Weekend #1: The Plan and Day 1 Report

The Plan for the Weekend: Remove a 20cm layer of topsoil from the whole garden, dig deeper footings for the shed, and foundations for the planter walls. Level the ground as much as possible.


The Equipment Required: Mini Digger, Mini Dump Truck, Skip.

The Workers: Simon, Jimmy, Peter and Kim
The Support Team (on Tea, coffee, cake and bacon sarnie duty): Sarah, Jean and Caroline


The Set Up:

We're not having any lawn in the garden, mostly paving and paths, which means digging down to create footings, as when we build back up we have to be at an appropriate level against the house's damp proof course. There was a lot of soil to move, even though it's not a big garden, so we hired in some equipment - a digger and a dumper truck and a skip to put all the soil in. We were lucky enough to have help from both our sets of parents, and our friend Jimmy to lighten the load. Unfortunately I'm not able to help very much at the moment thanks to recent surgery, so I've been part of the support team this weekend.

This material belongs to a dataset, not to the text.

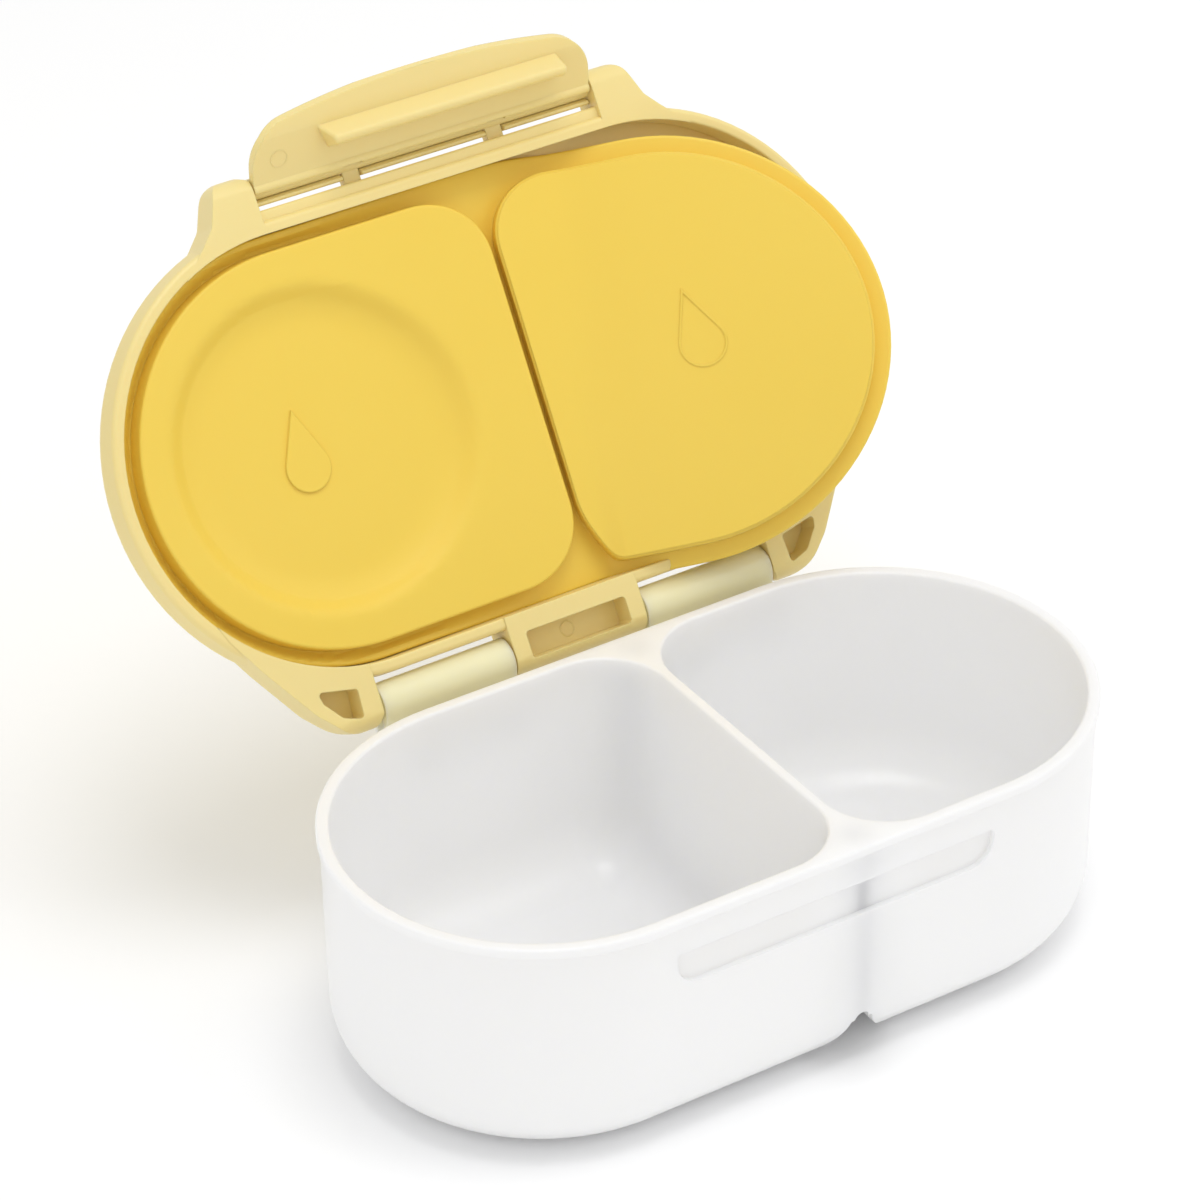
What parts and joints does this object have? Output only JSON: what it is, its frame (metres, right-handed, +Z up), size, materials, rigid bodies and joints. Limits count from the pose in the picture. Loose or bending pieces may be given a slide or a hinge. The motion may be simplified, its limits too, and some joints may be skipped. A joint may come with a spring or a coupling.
{
  "type": "toddler snack container",
  "caption": "Stadium-shaped two-compartment snack tub with a hinged lid, soft sealing insert and a swinging snap latch, shown open.",
  "frame": {"origin": "on the tub's resting face, under the middle of the larger compartment and half way across the width", "axes": "+X along the hinge from the larger to the smaller compartment, +Y from the latch side to the hinge side, +Z up"},
  "size_m": [0.1708, 0.1515, 0.154],
  "materials": {
    "tub": "satin",
    "shell": "satin",
    "latch": "satin",
    "seal": "matte"
  },
  "bodies": {
    "tub": {"tub": "tub"},
    "lid": {"lid": "shell", "seal": "seal"},
    "latch": {"latch": "latch"}
  },
  "joints": [
    {"name": "lid_hinge", "type": "hinge", "parent": "tub", "child": "lid", "pos_m": [0.038, 0.0509, 0.0502], "axis": [1, 0, 0], "range_deg": [0, 122]},
    {"name": "latch_hinge", "type": "hinge", "parent": "lid", "child": "latch", "pos_m": [0.038, 0.10526, 0.13663], "axis": [1, 0, 0], "range_deg": [-47, 72]}
  ]
}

There was some debate about what types of digger were available, but in the end we plumped for the smallest - designed to fit through doorways, to avoid having to take a fence down. Our digger and dumper were delivered on Friday afternoon and very kindly moved into the garden for me (as Simon was at work).

The planned skip delivery (to put all our soil in) however failed. The idea was to put the skip on our front garden, but as there are manhole covers, this wasn't possible. Instead we ended up buying builders bags, which we put on the front, which will be collected by a grabber truck on Monday morning.

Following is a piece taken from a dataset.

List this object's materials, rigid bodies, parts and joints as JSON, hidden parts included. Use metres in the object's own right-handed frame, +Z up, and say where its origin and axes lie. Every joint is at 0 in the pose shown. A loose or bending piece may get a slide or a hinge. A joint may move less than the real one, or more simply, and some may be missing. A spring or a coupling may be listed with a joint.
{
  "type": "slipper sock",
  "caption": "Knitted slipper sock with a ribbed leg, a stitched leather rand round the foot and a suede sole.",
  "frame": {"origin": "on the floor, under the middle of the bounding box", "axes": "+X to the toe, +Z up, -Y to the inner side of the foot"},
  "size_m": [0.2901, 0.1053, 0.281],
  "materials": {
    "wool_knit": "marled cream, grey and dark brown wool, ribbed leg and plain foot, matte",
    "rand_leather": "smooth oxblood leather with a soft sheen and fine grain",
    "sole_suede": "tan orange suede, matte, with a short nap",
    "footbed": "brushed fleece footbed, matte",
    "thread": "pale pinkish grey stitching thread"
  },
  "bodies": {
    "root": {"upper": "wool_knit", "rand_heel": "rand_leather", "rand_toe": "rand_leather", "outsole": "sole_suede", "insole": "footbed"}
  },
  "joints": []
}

We've been very lucky with the plant hire, as one of Simon's colleague's brother runs a plant hire company (http://www.contractorshire.co.uk), and they've been able to provide both the equipment we needed, and a lot of good advice (as well as a man to come and fix our dumper on Saturday evening when the track came off).

Progress Report Day 1:
What it looked like when we started:
That's not grass, but a field of weeds
Up bright and early on Saturday to start the digging. Simon set up a webcam overlooking the garden, to take a photo every 10 seconds with the plan to turn it into a video of the days (and other working days') progress. The day 1 video can be watched below.

Start of work was hampered by the dumper not starting due to the cold (-2 degrees at 9am), so initial digging was slowed as we had to use a wheelbarrow to cart the soil out of the garden. After a bit of head-scratching, googling, warming up the machine with a hair dryer and finally a phone call to our man in the know, we eventually got it started by jump starting from the digger (use of digger as battery supply in a flash of genius from Jimmy). Once the dumper got going the pace of work picked up considerably until it was stopped by lunch and slowed after by a corner of the garden with extremely frozen ground. The video at this point shows a lot of work, but little progress in terms of area. Once the frozen ground was cleared, the pace picks up again, until the track came off one one side of the dumper.

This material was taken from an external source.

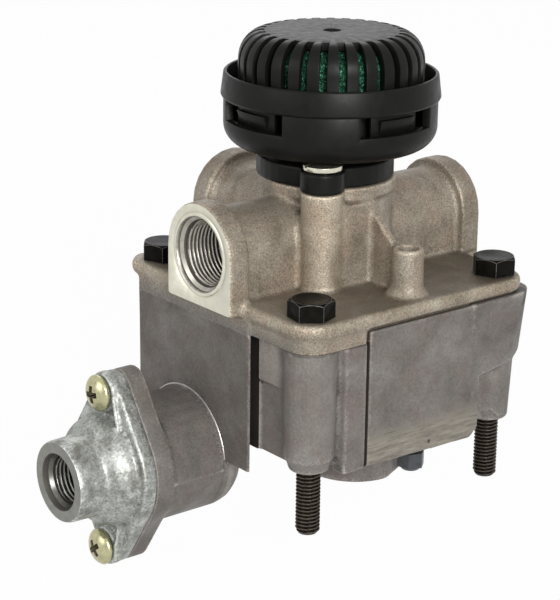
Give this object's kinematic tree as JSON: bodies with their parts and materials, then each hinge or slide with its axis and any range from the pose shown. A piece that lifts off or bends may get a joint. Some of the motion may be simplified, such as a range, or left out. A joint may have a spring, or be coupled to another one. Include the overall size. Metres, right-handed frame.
{
  "type": "relay valve",
  "caption": "Cast two-part air relay valve with threaded side ports, a bolted control-port adaptor, through bolts and a slotted black exhaust silencer on top.",
  "frame": {"origin": "where the valve's axis meets the flat end of the boss under the lower housing", "axes": "+Z along the valve's axis from the lower housing to the silencer, +X from the control side to the far delivery port, +Y to the supply port"},
  "size_m": [0.1513, 0.1021, 0.1701],
  "materials": {
    "cast_warm": "sand-cast, rough",
    "cast_dark": "die-cast, dull",
    "cast_pale": "die-cast, blasted",
    "machined": "machined",
    "steel_black": "black oxide",
    "zinc_yellow": "yellow zinc plate",
    "zinc_white": "white zinc plate",
    "spring_steel": "bright wire",
    "plug_dark": "dark plated",
    "plastic_black": "moulded, matt",
    "rubber_black": "smooth",
    "knit_green": "knitted wire and thread"
  },
  "bodies": {
    "housing": {"upper_housing": "cast_warm", "lower_housing": "cast_dark", "control_adaptor": "cast_pale", "adaptor_seal": "rubber_black", "adaptor_screw_upper": "zinc_yellow", "adaptor_screw_lower": "zinc_yellow", "bolt_front": "steel_black", "bolt_right": "steel_black", "bolt_rear": "steel_black", "bolt_left": "steel_black", "passage_plug": "plug_dark", "housing_seal": "rubber_black", "valve_spring": "spring_steel", "valve_guide": "plastic_black", "guide_seal": "rubber_black", "retaining_ring": "spring_steel", "silencer_base": "plastic_black", "silencer_bowl": "plastic_black", "silencer_cover": "plastic_black", "silencer_filter": "knit_green", "silencer_screw_front": "zinc_white", "silencer_screw_rear": "zinc_white"},
    "piston": {"relay_piston": "machined", "piston_seal": "rubber_black"},
    "valve": {"valve_tube": "machined", "valve_facing": "rubber_black"}
  },
  "joints": [
    {"name": "piston_slide", "type": "slide", "parent": "housing", "child": "piston", "axis": [0, 0, 1], "range_m": [0, 0.005]},
    {"name": "valve_slide", "type": "slide", "parent": "housing", "child": "valve", "axis": [0, 0, 1], "range_m": [0, 0.003], "stiffness_N_per_m": 3000, "springref_m": -0.006, "deforming": ["valve_spring"]}
  ],
  "couplings": [
    {"joint": "valve_slide", "follows": "piston_slide", "ratio": 0.6}
  ]
}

This lead again to a lot of head scratching, googling (my main task of the day, other than providing food and drink), and a call to our man in the know until another man in the know was dispatched to come and fix the machine for us (hooray!).

By this point the snow had begun to come down and it was pretty much dark, so that was it for the day and everyone retired to the house for home made lasagne and some well deserved beer and wine. Everyone was tucked up in bed before 21:30.
 What it looked like when we finished: 
Before Snow and Digger-fixer Man


The Video: Day 1



1 comment:

  1. The little bird that followed us around was a Pied Wagtail, I looked it up when I got home.